E vai daí parte-se para a greve…

A paciência dos trabalhadores também tem um limite. Lutou-se para se conquistar as 35 horas, o direito aos feriados, etc… há uma data de questões por resolver, nomeadamente em matéria de salários e carreiras.

O tema dos salários será comum a quase todos os trabalhadores… 

Sim, mas na administração pública deixou de haver aumentos em 2009. As carreiras foram congeladas em 2005. As coisas complicaram-se ainda mais porque também as regras da aposentação foram penalizadas. Houve uma brutal redução de funcionários.

Mas faltam funcionários na administração pública?

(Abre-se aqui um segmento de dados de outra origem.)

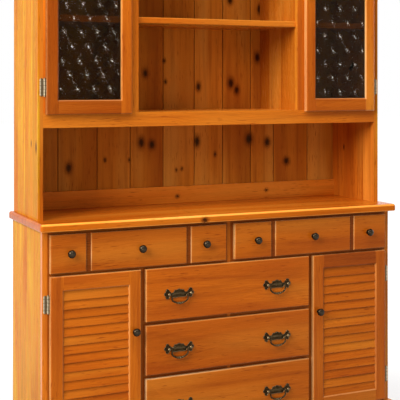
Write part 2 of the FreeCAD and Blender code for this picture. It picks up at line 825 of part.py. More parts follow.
def hinge(edge_x, z, plane_y):
    """A hinge for a door on the left: frame leaf, pin with screws, door leaf. edge_x is the door's edge."""
    up = V(0, 0, 1)
    axis_x = edge_x - door_leaf_thickness - hinge_clearance - barrel_radius
    axis_y = plane_y - barrel_radius
    half = barrel_length / 2
    half_door = door_knuckle_length / 2
    half_leaf = leaf_height / 2
    shoulder = half_leaf - leaf_tip
    bore = pin_radius + pin_clearance
    near = axis_x - barrel_radius - knuckle_gap
    far = axis_x - leaf_width - barrel_radius
    tip_x = (near + far) / 2
    leaf_front = plane_y - leaf_thickness
    leaf = prism(
        [V(far, leaf_front, -shoulder), V(tip_x, leaf_front, -half_leaf), V(near, leaf_front, -shoulder),
         V(near, leaf_front, shoulder), V(tip_x, leaf_front, half_leaf), V(far, leaf_front, shoulder)],
        V(0, leaf_thickness, 0),
    )
    knuckle = half - half_door - knuckle_gap
    frame_parts = [leaf]
    for start in (-half, half - knuckle):
        frame_parts.append(rod(axis_x, axis_y, start, barrel_radius, knuckle, up))
        frame_parts.append(block(near - knuckle_gap, axis_x, leaf_front, plane_y, start, start + knuckle))
    pin_hole = rod(axis_x, axis_y, -half - overrun, bore, barrel_length + 2 * overrun, up)
    frame_leaf = joined(frame_parts).cut(pin_hole)
    plate_x = edge_x - door_leaf_thickness
    half_leaf_board = door_leaf_thickness / 2
    door_leaf = joined(
        [
            rod(axis_x, axis_y, -half_door, barrel_radius, door_knuckle_length, up),
            block(
                axis_x,
                plate_x + half_leaf_board,
                axis_y - half_leaf_board,
                axis_y + half_leaf_board,
                -half_door,
                half_door,
            ),
            block(plate_x, edge_x, plane_y - closed_gap - door_leaf_depth, plane_y - closed_gap, -half, half),
        ]
    ).cut(pin_hole)
    pin = joined(
        [
            rod(axis_x, axis_y, -half - finial_radius, pin_radius, barrel_length + 2 * finial_radius, up),
            ball(axis_x, axis_y, half + finial_radius, finial_radius),
            ball(axis_x, axis_y, -half - finial_radius, finial_radius),
        ]
    )
    head = block(-overrun, overrun, -overrun, 0, -overrun, overrun)
    cap_radius = (screw_radius**2 + screw_height**2) / (2 * screw_height)
    cap = ball(0, cap_radius - screw_height, 0, cap_radius).common(head)
    screws = []
    for rise in (-screw_spacing / 2, screw_spacing / 2):
        screw = cap.copy()
        screw.translate(V(tip_x, leaf_front, rise))
        screws.append(screw)
    for piece in [frame_leaf, pin, door_leaf] + screws:
        piece.translate(V(0, 0, z))
    return frame_leaf, [pin] + screws, door_leaf


def door_hinges(edge_x, heights, plane_y):
    """All hinges of one left-hand door, sorted into frame leaves, pins with screws, and door leaves."""
    made = [hinge(edge_x, z, plane_y) for z in heights]
    return [m[0] for m in made], [s for m in made for s in m[1]], [m[2] for m in made]


def make_louvre_doors():
    """The two lower doors. Returns the hinge pieces that stay on the frame."""
    x0 = -fronts_outer
    x1 = -louvre_inner
    z0 = fronts_bottom
    z1 = lower_fronts_top
    slat_x0 = x0 + louvre_stile - slat_housing
    slat_x1 = x1 - louvre_stile + slat_housing
    slat_z0 = z0 + louvre_bottom_rail
    slat_z1 = z1 - louvre_top_rail
    pull = knob(x1 - louvre_stile / 2, z1 - knob_drop_share * (z1 - z0), front_face_y)
    strike = strike_plate(-mullion_outer - catch_length / 2, mid_rail_bottom, front_back_y)
    members = (louvre_stile, louvre_bottom_rail, louvre_top_rail)
    boards = door_frame(x0, x1, z0, z1, front_face_y, front_back_y, *members)
    leaves, fixings, door_leaves = door_hinges(x0, (z0 + louvre_hinge_inset, z1 - louvre_hinge_inset), face_y)
    for side, even_pitch in (("left", left_slat_pitch), ("right", right_slat_pitch)):
        slats = louvre_slats(slat_x0, slat_x1, slat_z0, slat_z1, front_face_y, front_back_y, even_pitch)
        frame = [cut_by(piece, slats + pull + [strike]) for piece in boards]
        sets = (("frame", frame), ("slats", slats), ("knob", pull), ("plates", door_leaves + [strike]))
        for name, pieces in sets:
            placed = pieces if side == "left" else [mirrored(piece) for piece in pieces]
            save(side + "_louvre_door_" + name, placed)
    return leaves, fixings


def make_glass_doors():
    """The two glazed doors. Returns the hinge pieces that stay on the frame."""
    x0 = -glass_outer
    x1 = -glass_inner
    z0 = glass_door_bottom
    z1 = glass_door_top
    frame = door_frame(x0, x1, z0, z1, glass_face_y, glass_back_y, glass_stile, glass_rail, glass_rail)
    in_x0 = x0 + glass_stile
    in_x1 = x1 - glass_stile
    in_z0 = z0 + glass_rail
    in_z1 = z1 - glass_rail
    r = glass_rebate
    seat = glass_face_y + glass_inset
    rebate = block(in_x0 - r, in_x1 + r, seat, glass_back_y + overrun, in_z0 - r, in_z1 + r)
    pull = knob(x1 - glass_stile / 2, z0 + glass_knob_rise_share * (z1 - z0), glass_face_y)
    strike = strike_plate(-glass_inner - glass_door_lap - catch_length / 2, bay_top, glass_back_y)
    frame = [cut_by(piece, [rebate, strike] + pull) for piece in frame]
    c = glass_clearance
    pane = block(in_x0 - r + c, in_x1 + r - c, seat, seat + glass_thickness, in_z0 - r + c, in_z1 + r - c)
    bead_y = seat + glass_thickness
    inner_z0 = in_z0 - r + bead_width
    inner_z1 = in_z1 + r - bead_width
    beads = [
        block(in_x0 - r, in_x1 + r, bead_y, glass_back_y, in_z0 - r, inner_z0),
        block(in_x0 - r, in_x1 + r, bead_y, glass_back_y, inner_z1, in_z1 + r),
        block(in_x0 - r, in_x0 - r + bead_width, bead_y, glass_back_y, inner_z0, inner_z1),
        block(in_x1 + r - bead_width, in_x1 + r, bead_y, glass_back_y, inner_z0, inner_z1),
    ]
    leaves, fixings, door_leaves = door_hinges(x0, (z0 + glass_hinge_inset, z1 - glass_hinge_inset), hutch_y)
    save_pair("glass_door_frame", frame + beads)
    save_pair("glass_door_pane", [pane])
    save_pair("glass_door_knob", pull)
    save_pair("glass_door_plates", door_leaves + [strike])
    return leaves, fixings


def save_pair(name, shapes):
    """Writes a left piece and its mirrored right twin."""
    save("left_" + name, shapes)
    save("right_" + name, [mirrored(s) for s in shapes])


def make_fixed_hinge_parts(sets):
    """The frame leaves, pins and screws of all hinges."""
    leaves = [leaf for left, _ in sets for leaf in left]
    fixings = [piece for _, left in sets for piece in left]
    save("hinge_frame_leaves", leaves + [mirrored(s) for s in leaves])
    save("hinge_pins_and_screws", fixings + [mirrored(s) for s in fixings])


def strike_plate(x, top, y):
    """The plate let into the back of a door, in front of a catch. y is the door's back."""
    half = strike_length / 2
    return block(x - half, x + half, y - strike_thickness, y, top - catch_height, top)


def make_catches():
    """Magnetic catches under the rails, near each door's free edge."""
    low = block(mullion_outer, mullion_outer + catch_length, face_y, face_y + catch_width,
                mid_rail_bottom - catch_height, mid_rail_bottom)
    start = glass_inner + glass_door_lap
    high = block(start, start + catch_length, hutch_y, hutch_y + catch_width, bay_top - catch_height, bay_top)
    save("door_catches", both_sides(low) + both_sides(high))


def make_top_drawers():
    """Two top drawers side by side, each with three knobs."""
    knob_z = (top_drawer_bottom + top_drawer_top) / 2
    left = (-fronts_outer, -top_drawer_inner, -stile_inner, -centre_stile_half)
    right = (top_drawer_inner, fronts_outer, centre_stile_half, stile_inner)
    fronts = (
        ("left", left, left_channel_shares, left_knob_shares),
        ("right", right, right_channel_shares, right_knob_shares),
    )
    for side, (x0, x1, opening_x0, opening_x1), channel_shares, knob_shares in fronts:
        places = [x0 + share * (x1 - x0) for share in knob_shares]
        knobs = [piece for x in places for piece in knob(x, knob_z, front_face_y)]
        front_box = (x0, x1, top_drawer_bottom, top_drawer_top)
        opening = (opening_x0, opening_x1, mid_rail_top, top_rail_bottom)
        drawer(side + "_top_drawer", front_box, opening, knobs, channel_shares)
        save(side + "_top_drawer_knobs", knobs)


def make_wide_drawers():
    """Three wide drawers one above another, each with two bail pulls."""
    rows = (
        ("lower_drawer", fronts_bottom, lower_drawer_height, middle_drawer_bottom - drawer_gap),
        ("middle_drawer", middle_drawer_bottom, middle_drawer_height, upper_drawer_bottom - drawer_gap),
        ("upper_drawer", upper_drawer_bottom, upper_drawer_height, lower_fronts_top),
    )
    for name, bottom, height, opening_top in rows:
        z = bottom + height / 2
        front_box = (-half_drawer, half_drawer, bottom, bottom + height)
        opening = (-mullion_inner, mullion_inner, bottom + front_lap, opening_top - front_lap)
        left_x = left_pull_inset - half_drawer
        right_x = half_drawer - right_pull_inset
        pulls = pull_plate(left_x, z) + pull_plate(right_x, z)
        drawer(name, front_box, opening, pulls, ())
        save(name + "_pull_plates", pulls)
        save(name + "_left_bail", [bail(left_x, z)])
        save(name + "_right_bail", [bail(right_x, z)])


def main():
    os.makedirs("parts", exist_ok=True)
    dowels = hutch_dowels()
    make_worktop(dowels)
    base_shelves = make_base()
    make_plinth()
    hutch_shelves = make_hutch(dowels)
    save("cupboard_shelves", base_shelves + hutch_shelves)
    make_cornice()
    make_top_drawers()
    make_wide_drawers()
    make_fixed_hinge_parts([make_louvre_doors(), make_glass_doors()])
    make_catches()
    print("front reach", round(front_reach, 2), "height", round(total_height, 2))


main()
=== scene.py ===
import json
import math
from functools import partialmethod, reduce

import bmesh
import bpy
import numpy as np
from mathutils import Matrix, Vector

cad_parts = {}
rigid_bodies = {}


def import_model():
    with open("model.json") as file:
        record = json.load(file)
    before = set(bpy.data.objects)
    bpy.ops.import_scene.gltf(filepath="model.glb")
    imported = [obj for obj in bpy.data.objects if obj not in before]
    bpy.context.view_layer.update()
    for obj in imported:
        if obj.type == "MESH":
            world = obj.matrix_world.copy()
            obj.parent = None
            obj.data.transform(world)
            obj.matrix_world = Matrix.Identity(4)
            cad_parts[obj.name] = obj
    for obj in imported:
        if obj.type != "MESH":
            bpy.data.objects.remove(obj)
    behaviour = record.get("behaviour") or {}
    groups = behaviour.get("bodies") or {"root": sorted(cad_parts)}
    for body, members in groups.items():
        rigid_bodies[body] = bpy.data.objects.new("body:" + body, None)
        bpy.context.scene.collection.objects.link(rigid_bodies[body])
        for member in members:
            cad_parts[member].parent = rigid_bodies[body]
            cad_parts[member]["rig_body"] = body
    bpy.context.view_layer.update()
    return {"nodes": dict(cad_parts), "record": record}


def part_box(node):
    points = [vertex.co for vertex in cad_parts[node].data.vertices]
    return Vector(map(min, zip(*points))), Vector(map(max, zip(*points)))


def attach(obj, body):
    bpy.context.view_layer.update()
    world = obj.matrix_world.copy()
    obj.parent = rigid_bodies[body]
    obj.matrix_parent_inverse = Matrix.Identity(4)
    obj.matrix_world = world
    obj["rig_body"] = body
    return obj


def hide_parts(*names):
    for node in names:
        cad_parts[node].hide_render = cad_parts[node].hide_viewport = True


# A stained pine dresser: a base with drawers and louvred doors, a hutch with glazed doors and open shelves.
# Metres, X to the right, Y to the back, Z up, the origin on the floor.

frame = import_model()
nodes = frame["nodes"]
slotOf = {part["node"]: part["material_slot"] for part in frame["record"]["subparts"]}
scene = bpy.context.scene
seeds = {"grain": 31, "edges": 5, "beads": 77}
rng = np.random.default_rng(seeds["grain"])
print("frame loaded,", len(nodes), "nodes")


def given(thing, **settings):
    # the thing, with its settings made
    for key, value in settings.items():
        setattr(thing, key, value)
    return thing


def inScene(name, data):
    obj = bpy.data.objects.new(name, data)
    scene.collection.objects.link(obj)
    return obj


# camera, measured from the photograph
view = {
    "place": (-1.67804, -3.51539, 1.33866),
    "yaw": -25.024,
    "lens": 92.474,
    "sensor": 36.0,
    "shiftUp": -0.2903,
    "farthest": 100.0,
}
cameraData = given(bpy.data.cameras.new("photoCamera"), sensor_fit="HORIZONTAL", sensor_width=view["sensor"],
                   lens=view["lens"], shift_y=view["shiftUp"], clip_end=view["farthest"])
camera = inScene("photoCamera", cameraData)
camera.location = view["place"]
camera.rotation_euler = (math.radians(90.0), 0.0, math.radians(view["yaw"]))
scene.camera = camera
scene.view_settings.view_transform = "Standard"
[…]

Houve uma grande redução no número de funcionários e querem que as respostas dos serviços sejam as mesmas! Trabalha-se a um ritmo alucinante. Muitos saíram e as admissões foram congeladas. Os serviços estão num caos. É conhecido o problema de pessoal nos hospitais, nas urgências, na educação. Na Segurança Social há atrasos na atribuição das pensões que chegam aos 10 meses. Os pagamentos chegam tarde a pessoas que muito precisam.

Porque falta pessoal?

Sim porque há falta de pessoal. Quer um exemplo? Nos serviços da Segurança Social no Areeiro, em Lisboa trabalhavam cerca de mil funcionários. Nos últimos sete anos esse número foi reduzido para 300 pessoas. Mas o trabalho não diminuiu. Pelo contrário. Claro que há atrasos.

Portanto a luta…

A luta continua e vai continuar. Este ano vai haver mais lutas.

E a geringonça?

A geringonça? Não é minha função falar da solução em si. O que se passa no Parlamento não é, em si, uma questão dos sindicatos. A prática sim!